How Amazon's 'The Last Tycoon' Brought 1930s Hollywood Glamour Back to Life
An award-winning costume and production designer team (including 'Mad Men's' Janie Bryant) delivers a visual feast to the streamer's new series, starring Matt Bomer and Kelsey Grammer as a studio head and his boss.
"The closest template was always going to be a Downton Abbey," says writer-director Billy Ray (whose screenplay credits include The Hunger Games and Captain Phillips) of the look of Amazon's adaptation of The Last Tycoon, out July 28.
Based on F. Scott Fitzgerald's unfinished roman a clef of Hollywood's golden age during the Depression, the series deployed a dream team of Oscar-winning production designer Patrizia von Brandenstein (Amadeus) and Emmy-winning costume designer Janie Bryant (Mad Men). Both drew inspiration from Edward Steichen protege and MGM photographer George Hurrell, known for his black-and-white images of 1930s stars, to dress and give visual context to Matt Bomer's Irving Thalberg-inspired studio head, Monroe Stahr, who goes head-to-head with boss Pat Brady, played by Kelsey Grammer, at a time where the Depression and Nazis were knocking on the door. "The story we are telling is not just [the gap between] the dream of Hollywood and the reality of Hollywood, but why the dream has such a powerful grasp on everybody in it — why all the characters are shaping this dream with such obsession and focus," says Ray. Adds executive producer Chris Keyser: "I wanted to tell this story about the cost of the American dream as applied to Hollywood, the cost of lies that movies tell." Marc Resteghini, senior development executive, drama, at Amazon Studios, concurs: "The Last Tycoon will immerse our customers in this fascinating era of cinematic history, with emotional and artistic struggles and themes that still resonate today."
For the backdrop of the two disparate worlds of Hollywood and the adjacent shantytown of Hooverville, von Brandenstein relied on books about the dream factory in the '30s as well as tomes about the backlots of MGM and Warner Bros. "People spent their lives on the sets and backlots, so we spent a great deal of research on that end," she says. In opposition to the glamorous designs donned by stars Bomer, Lily Collins and Grammer, the clothing for the inhabitants of Hooverville represented a color palette of browns, grays and blues with a lot of texture and dirt. "There was such a contrast to those two socio-economic groups," says Bryant. "The studios were creating fantasy while Hooverville was being bulldozed just next door."

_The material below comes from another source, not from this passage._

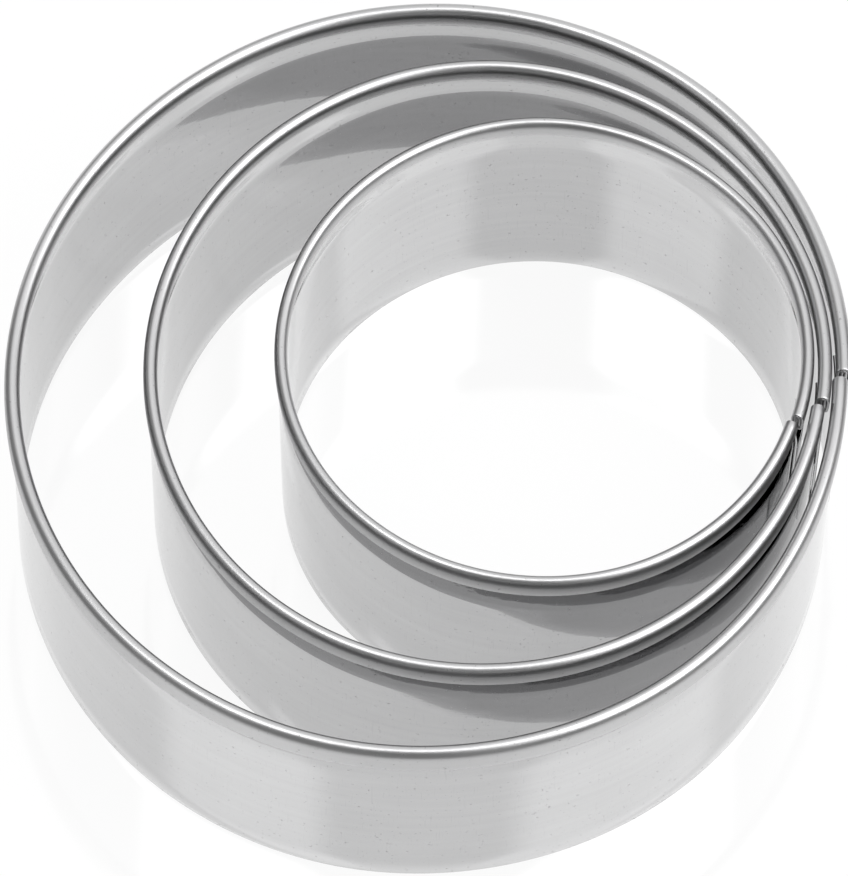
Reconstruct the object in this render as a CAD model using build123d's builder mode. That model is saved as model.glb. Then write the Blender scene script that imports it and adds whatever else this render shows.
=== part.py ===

Costuming some 900 extras alone just for the pilot required a mix of vintage (sourced from online retailers eBay, Etsy and Ruby Lane) and custom work that necessitated the craftsmanship of 15 seamstresses. Borsalino men's hats and vintage belt buckles were part of the hunt for accessories. "I am always looking for a piece that tells the story best about the character — it could be handbag from the '30s or a sophisticated clasp," says Bryant.
Von Brandenstein sums up the overall bifurcated design process: "Billy's theme from day one was, 'I want the dream of Hollywood, but also want the reality of what these people went through — their personal trials and the professional anxieties.' The dream is bright and shiny, but real life is another color."